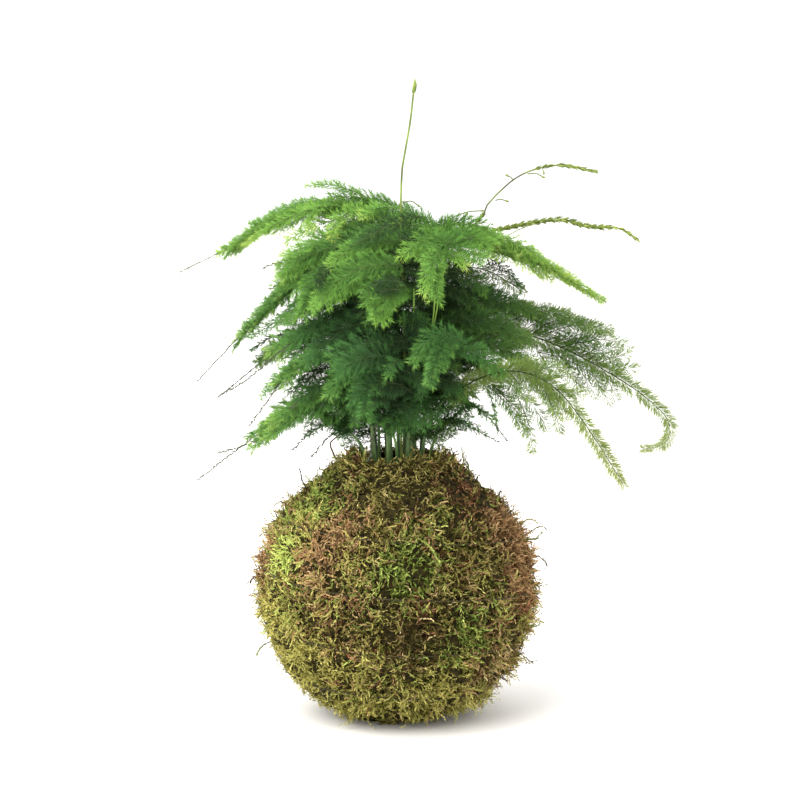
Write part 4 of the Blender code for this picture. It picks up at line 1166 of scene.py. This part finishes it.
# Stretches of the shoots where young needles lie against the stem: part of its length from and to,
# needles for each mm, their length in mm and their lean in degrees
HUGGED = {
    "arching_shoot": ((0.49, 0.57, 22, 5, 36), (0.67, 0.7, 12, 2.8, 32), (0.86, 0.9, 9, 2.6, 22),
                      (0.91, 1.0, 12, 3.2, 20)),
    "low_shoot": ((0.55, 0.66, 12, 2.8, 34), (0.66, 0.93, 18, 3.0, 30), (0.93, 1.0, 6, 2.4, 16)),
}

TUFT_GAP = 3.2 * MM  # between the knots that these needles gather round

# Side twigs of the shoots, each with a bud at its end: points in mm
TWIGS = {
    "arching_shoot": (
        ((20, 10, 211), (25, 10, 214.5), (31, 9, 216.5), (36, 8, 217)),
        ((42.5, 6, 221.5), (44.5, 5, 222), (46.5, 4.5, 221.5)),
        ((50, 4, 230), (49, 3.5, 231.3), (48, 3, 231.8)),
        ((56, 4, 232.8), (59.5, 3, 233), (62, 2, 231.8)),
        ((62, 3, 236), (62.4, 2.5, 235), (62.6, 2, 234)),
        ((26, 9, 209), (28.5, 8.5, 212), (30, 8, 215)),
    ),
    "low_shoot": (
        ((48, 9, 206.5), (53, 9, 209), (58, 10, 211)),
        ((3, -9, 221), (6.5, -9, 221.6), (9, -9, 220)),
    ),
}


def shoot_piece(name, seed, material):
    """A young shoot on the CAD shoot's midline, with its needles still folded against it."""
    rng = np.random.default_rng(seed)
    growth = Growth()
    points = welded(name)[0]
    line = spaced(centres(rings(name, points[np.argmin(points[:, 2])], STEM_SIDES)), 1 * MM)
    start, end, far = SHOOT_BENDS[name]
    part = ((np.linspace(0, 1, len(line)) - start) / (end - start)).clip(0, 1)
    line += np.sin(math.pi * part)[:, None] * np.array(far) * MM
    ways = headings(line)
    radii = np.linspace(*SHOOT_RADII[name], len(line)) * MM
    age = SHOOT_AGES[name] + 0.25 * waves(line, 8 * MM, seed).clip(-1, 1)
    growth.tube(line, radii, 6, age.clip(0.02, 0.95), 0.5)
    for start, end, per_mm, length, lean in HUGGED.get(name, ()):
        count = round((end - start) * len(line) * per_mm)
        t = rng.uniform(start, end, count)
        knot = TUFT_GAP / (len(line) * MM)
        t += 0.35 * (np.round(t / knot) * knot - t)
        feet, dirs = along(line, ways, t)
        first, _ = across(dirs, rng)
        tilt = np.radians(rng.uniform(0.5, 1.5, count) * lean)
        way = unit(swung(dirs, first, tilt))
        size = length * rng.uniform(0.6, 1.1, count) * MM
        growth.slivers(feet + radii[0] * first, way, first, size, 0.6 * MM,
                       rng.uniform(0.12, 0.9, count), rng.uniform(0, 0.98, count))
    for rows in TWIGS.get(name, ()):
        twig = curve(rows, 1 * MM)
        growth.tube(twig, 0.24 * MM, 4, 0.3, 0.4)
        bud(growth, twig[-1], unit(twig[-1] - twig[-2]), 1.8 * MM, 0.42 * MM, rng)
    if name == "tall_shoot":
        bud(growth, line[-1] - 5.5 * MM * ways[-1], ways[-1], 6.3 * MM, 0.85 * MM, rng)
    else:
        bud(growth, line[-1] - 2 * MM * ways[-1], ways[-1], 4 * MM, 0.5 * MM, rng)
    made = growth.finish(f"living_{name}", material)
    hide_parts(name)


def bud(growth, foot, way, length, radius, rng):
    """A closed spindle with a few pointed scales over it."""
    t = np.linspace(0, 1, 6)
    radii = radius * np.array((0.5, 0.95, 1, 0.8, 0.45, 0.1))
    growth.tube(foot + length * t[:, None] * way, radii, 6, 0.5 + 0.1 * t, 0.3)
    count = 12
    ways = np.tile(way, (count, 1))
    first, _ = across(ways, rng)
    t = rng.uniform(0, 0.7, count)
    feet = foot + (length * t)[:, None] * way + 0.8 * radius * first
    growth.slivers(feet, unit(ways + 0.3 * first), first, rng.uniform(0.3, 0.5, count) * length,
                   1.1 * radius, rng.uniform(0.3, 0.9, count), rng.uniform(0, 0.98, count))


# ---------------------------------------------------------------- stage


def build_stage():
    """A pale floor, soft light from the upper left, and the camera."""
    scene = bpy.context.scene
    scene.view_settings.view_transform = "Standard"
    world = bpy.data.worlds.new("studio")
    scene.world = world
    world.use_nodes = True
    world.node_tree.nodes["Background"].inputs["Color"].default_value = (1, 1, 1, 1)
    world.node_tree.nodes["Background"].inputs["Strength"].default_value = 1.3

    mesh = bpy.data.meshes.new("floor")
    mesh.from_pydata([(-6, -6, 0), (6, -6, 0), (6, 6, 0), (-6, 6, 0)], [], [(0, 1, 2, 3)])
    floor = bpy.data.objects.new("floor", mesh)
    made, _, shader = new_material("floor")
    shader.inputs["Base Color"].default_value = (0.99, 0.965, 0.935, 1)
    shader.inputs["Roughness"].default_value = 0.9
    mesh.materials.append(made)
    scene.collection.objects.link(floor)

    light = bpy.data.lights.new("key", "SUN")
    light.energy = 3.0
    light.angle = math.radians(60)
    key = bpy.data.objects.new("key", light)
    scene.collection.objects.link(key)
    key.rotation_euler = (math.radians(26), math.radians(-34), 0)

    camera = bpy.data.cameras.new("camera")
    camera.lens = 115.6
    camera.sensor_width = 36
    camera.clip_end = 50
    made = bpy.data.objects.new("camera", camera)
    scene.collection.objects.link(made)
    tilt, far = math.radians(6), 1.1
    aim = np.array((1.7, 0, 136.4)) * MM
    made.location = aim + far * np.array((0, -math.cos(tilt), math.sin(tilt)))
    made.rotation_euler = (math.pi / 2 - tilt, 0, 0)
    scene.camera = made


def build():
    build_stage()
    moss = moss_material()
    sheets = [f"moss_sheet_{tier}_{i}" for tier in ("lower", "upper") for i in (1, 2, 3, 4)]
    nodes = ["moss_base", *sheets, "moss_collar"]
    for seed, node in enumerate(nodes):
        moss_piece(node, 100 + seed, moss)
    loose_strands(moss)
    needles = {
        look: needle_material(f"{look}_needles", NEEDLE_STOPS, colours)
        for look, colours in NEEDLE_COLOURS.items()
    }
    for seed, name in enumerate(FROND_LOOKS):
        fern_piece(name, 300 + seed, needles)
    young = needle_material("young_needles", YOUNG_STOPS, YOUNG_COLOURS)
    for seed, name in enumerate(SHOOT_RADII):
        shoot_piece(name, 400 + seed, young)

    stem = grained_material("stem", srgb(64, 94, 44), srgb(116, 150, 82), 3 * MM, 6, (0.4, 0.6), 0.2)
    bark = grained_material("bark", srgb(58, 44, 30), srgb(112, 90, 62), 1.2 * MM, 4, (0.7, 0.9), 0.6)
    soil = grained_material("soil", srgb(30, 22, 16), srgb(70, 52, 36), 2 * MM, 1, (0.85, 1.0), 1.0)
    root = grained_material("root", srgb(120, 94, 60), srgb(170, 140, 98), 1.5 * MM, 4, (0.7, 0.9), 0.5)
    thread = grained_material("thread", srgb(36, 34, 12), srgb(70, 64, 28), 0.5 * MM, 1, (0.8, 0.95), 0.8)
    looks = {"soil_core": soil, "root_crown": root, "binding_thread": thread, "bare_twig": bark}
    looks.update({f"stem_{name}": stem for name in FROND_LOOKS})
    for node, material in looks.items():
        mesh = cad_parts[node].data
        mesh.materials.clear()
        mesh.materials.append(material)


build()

[What to do]: Hand back the material above in full, exactly as written.

[Response]:
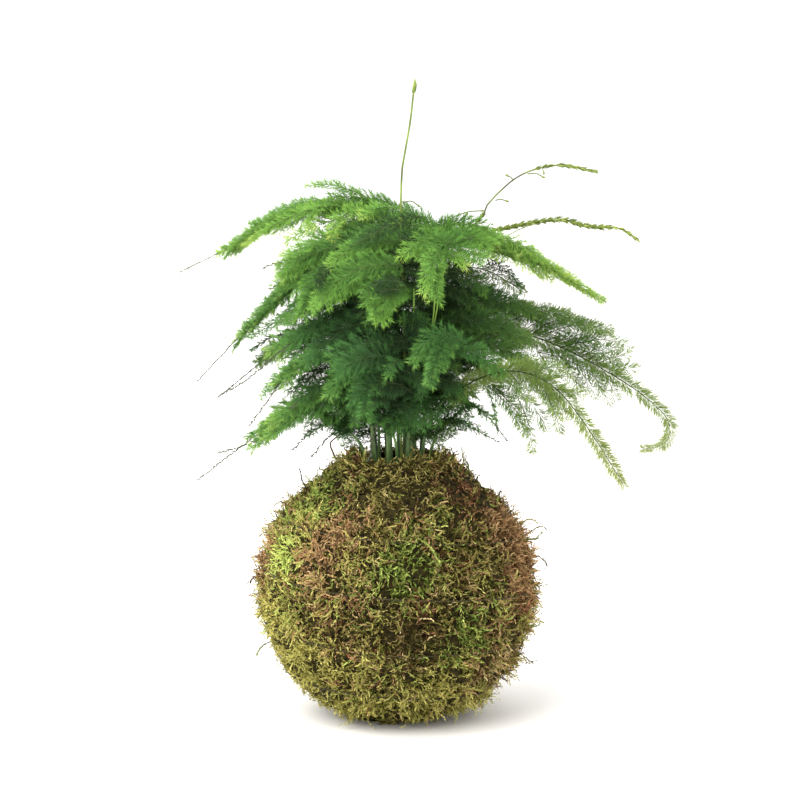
Write part 4 of the Blender code for this picture. It picks up at line 1166 of scene.py. This part finishes it.
# Stretches of the shoots where young needles lie against the stem: part of its length from and to,
# needles for each mm, their length in mm and their lean in degrees
HUGGED = {
    "arching_shoot": ((0.49, 0.57, 22, 5, 36), (0.67, 0.7, 12, 2.8, 32), (0.86, 0.9, 9, 2.6, 22),
                      (0.91, 1.0, 12, 3.2, 20)),
    "low_shoot": ((0.55, 0.66, 12, 2.8, 34), (0.66, 0.93, 18, 3.0, 30), (0.93, 1.0, 6, 2.4, 16)),
}

TUFT_GAP = 3.2 * MM  # between the knots that these needles gather round

# Side twigs of the shoots, each with a bud at its end: points in mm
TWIGS = {
    "arching_shoot": (
        ((20, 10, 211), (25, 10, 214.5), (31, 9, 216.5), (36, 8, 217)),
        ((42.5, 6, 221.5), (44.5, 5, 222), (46.5, 4.5, 221.5)),
        ((50, 4, 230), (49, 3.5, 231.3), (48, 3, 231.8)),
        ((56, 4, 232.8), (59.5, 3, 233), (62, 2, 231.8)),
        ((62, 3, 236), (62.4, 2.5, 235), (62.6, 2, 234)),
        ((26, 9, 209), (28.5, 8.5, 212), (30, 8, 215)),
    ),
    "low_shoot": (
        ((48, 9, 206.5), (53, 9, 209), (58, 10, 211)),
        ((3, -9, 221), (6.5, -9, 221.6), (9, -9, 220)),
    ),
}


def shoot_piece(name, seed, material):
    """A young shoot on the CAD shoot's midline, with its needles still folded against it."""
    rng = np.random.default_rng(seed)
    growth = Growth()
    points = welded(name)[0]
    line = spaced(centres(rings(name, points[np.argmin(points[:, 2])], STEM_SIDES)), 1 * MM)
    start, end, far = SHOOT_BENDS[name]
    part = ((np.linspace(0, 1, len(line)) - start) / (end - start)).clip(0, 1)
    line += np.sin(math.pi * part)[:, None] * np.array(far) * MM
    ways = headings(line)
    radii = np.linspace(*SHOOT_RADII[name], len(line)) * MM
    age = SHOOT_AGES[name] + 0.25 * waves(line, 8 * MM, seed).clip(-1, 1)
    growth.tube(line, radii, 6, age.clip(0.02, 0.95), 0.5)
    for start, end, per_mm, length, lean in HUGGED.get(name, ()):
        count = round((end - start) * len(line) * per_mm)
        t = rng.uniform(start, end, count)
        knot = TUFT_GAP / (len(line) * MM)
        t += 0.35 * (np.round(t / knot) * knot - t)
        feet, dirs = along(line, ways, t)
        first, _ = across(dirs, rng)
        tilt = np.radians(rng.uniform(0.5, 1.5, count) * lean)
        way = unit(swung(dirs, first, tilt))
        size = length * rng.uniform(0.6, 1.1, count) * MM
        growth.slivers(feet + radii[0] * first, way, first, size, 0.6 * MM,
                       rng.uniform(0.12, 0.9, count), rng.uniform(0, 0.98, count))
    for rows in TWIGS.get(name, ()):
        twig = curve(rows, 1 * MM)
        growth.tube(twig, 0.24 * MM, 4, 0.3, 0.4)
        bud(growth, twig[-1], unit(twig[-1] - twig[-2]), 1.8 * MM, 0.42 * MM, rng)
    if name == "tall_shoot":
        bud(growth, line[-1] - 5.5 * MM * ways[-1], ways[-1], 6.3 * MM, 0.85 * MM, rng)
    else:
        bud(growth, line[-1] - 2 * MM * ways[-1], ways[-1], 4 * MM, 0.5 * MM, rng)
    made = growth.finish(f"living_{name}", material)
    hide_parts(name)


def bud(growth, foot, way, length, radius, rng):
    """A closed spindle with a few pointed scales over it."""
    t = np.linspace(0, 1, 6)
    radii = radius * np.array((0.5, 0.95, 1, 0.8, 0.45, 0.1))
    growth.tube(foot + length * t[:, None] * way, radii, 6, 0.5 + 0.1 * t, 0.3)
    count = 12
    ways = np.tile(way, (count, 1))
    first, _ = across(ways, rng)
    t = rng.uniform(0, 0.7, count)
    feet = foot + (length * t)[:, None] * way + 0.8 * radius * first
    growth.slivers(feet, unit(ways + 0.3 * first), first, rng.uniform(0.3, 0.5, count) * length,
                   1.1 * radius, rng.uniform(0.3, 0.9, count), rng.uniform(0, 0.98, count))


# ---------------------------------------------------------------- stage


def build_stage():
    """A pale floor, soft light from the upper left, and the camera."""
    scene = bpy.context.scene
    scene.view_settings.view_transform = "Standard"
    world = bpy.data.worlds.new("studio")
    scene.world = world
    world.use_nodes = True
    world.node_tree.nodes["Background"].inputs["Color"].default_value = (1, 1, 1, 1)
    world.node_tree.nodes["Background"].inputs["Strength"].default_value = 1.3

    mesh = bpy.data.meshes.new("floor")
    mesh.from_pydata([(-6, -6, 0), (6, -6, 0), (6, 6, 0), (-6, 6, 0)], [], [(0, 1, 2, 3)])
    floor = bpy.data.objects.new("floor", mesh)
    made, _, shader = new_material("floor")
    shader.inputs["Base Color"].default_value = (0.99, 0.965, 0.935, 1)
    shader.inputs["Roughness"].default_value = 0.9
    mesh.materials.append(made)
    scene.collection.objects.link(floor)

    light = bpy.data.lights.new("key", "SUN")
    light.energy = 3.0
    light.angle = math.radians(60)
    key = bpy.data.objects.new("key", light)
    scene.collection.objects.link(key)
    key.rotation_euler = (math.radians(26), math.radians(-34), 0)

    camera = bpy.data.cameras.new("camera")
    camera.lens = 115.6
    camera.sensor_width = 36
    camera.clip_end = 50
    made = bpy.data.objects.new("camera", camera)
    scene.collection.objects.link(made)
    tilt, far = math.radians(6), 1.1
    aim = np.array((1.7, 0, 136.4)) * MM
    made.location = aim + far * np.array((0, -math.cos(tilt), math.sin(tilt)))
    made.rotation_euler = (math.pi / 2 - tilt, 0, 0)
    scene.camera = made


def build():
    build_stage()
    moss = moss_material()
    sheets = [f"moss_sheet_{tier}_{i}" for tier in ("lower", "upper") for i in (1, 2, 3, 4)]
    nodes = ["moss_base", *sheets, "moss_collar"]
    for seed, node in enumerate(nodes):
        moss_piece(node, 100 + seed, moss)
    loose_strands(moss)
    needles = {
        look: needle_material(f"{look}_needles", NEEDLE_STOPS, colours)
        for look, colours in NEEDLE_COLOURS.items()
    }
    for seed, name in enumerate(FROND_LOOKS):
        fern_piece(name, 300 + seed, needles)
    young = needle_material("young_needles", YOUNG_STOPS, YOUNG_COLOURS)
    for seed, name in enumerate(SHOOT_RADII):
        shoot_piece(name, 400 + seed, young)

    stem = grained_material("stem", srgb(64, 94, 44), srgb(116, 150, 82), 3 * MM, 6, (0.4, 0.6), 0.2)
    bark = grained_material("bark", srgb(58, 44, 30), srgb(112, 90, 62), 1.2 * MM, 4, (0.7, 0.9), 0.6)
    soil = grained_material("soil", srgb(30, 22, 16), srgb(70, 52, 36), 2 * MM, 1, (0.85, 1.0), 1.0)
    root = grained_material("root", srgb(120, 94, 60), srgb(170, 140, 98), 1.5 * MM, 4, (0.7, 0.9), 0.5)
    thread = grained_material("thread", srgb(36, 34, 12), srgb(70, 64, 28), 0.5 * MM, 1, (0.8, 0.95), 0.8)
    looks = {"soil_core": soil, "root_crown": root, "binding_thread": thread, "bare_twig": bark}
    looks.update({f"stem_{name}": stem for name in FROND_LOOKS})
    for node, material in looks.items():
        mesh = cad_parts[node].data
        mesh.materials.clear()
        mesh.materials.append(material)


build()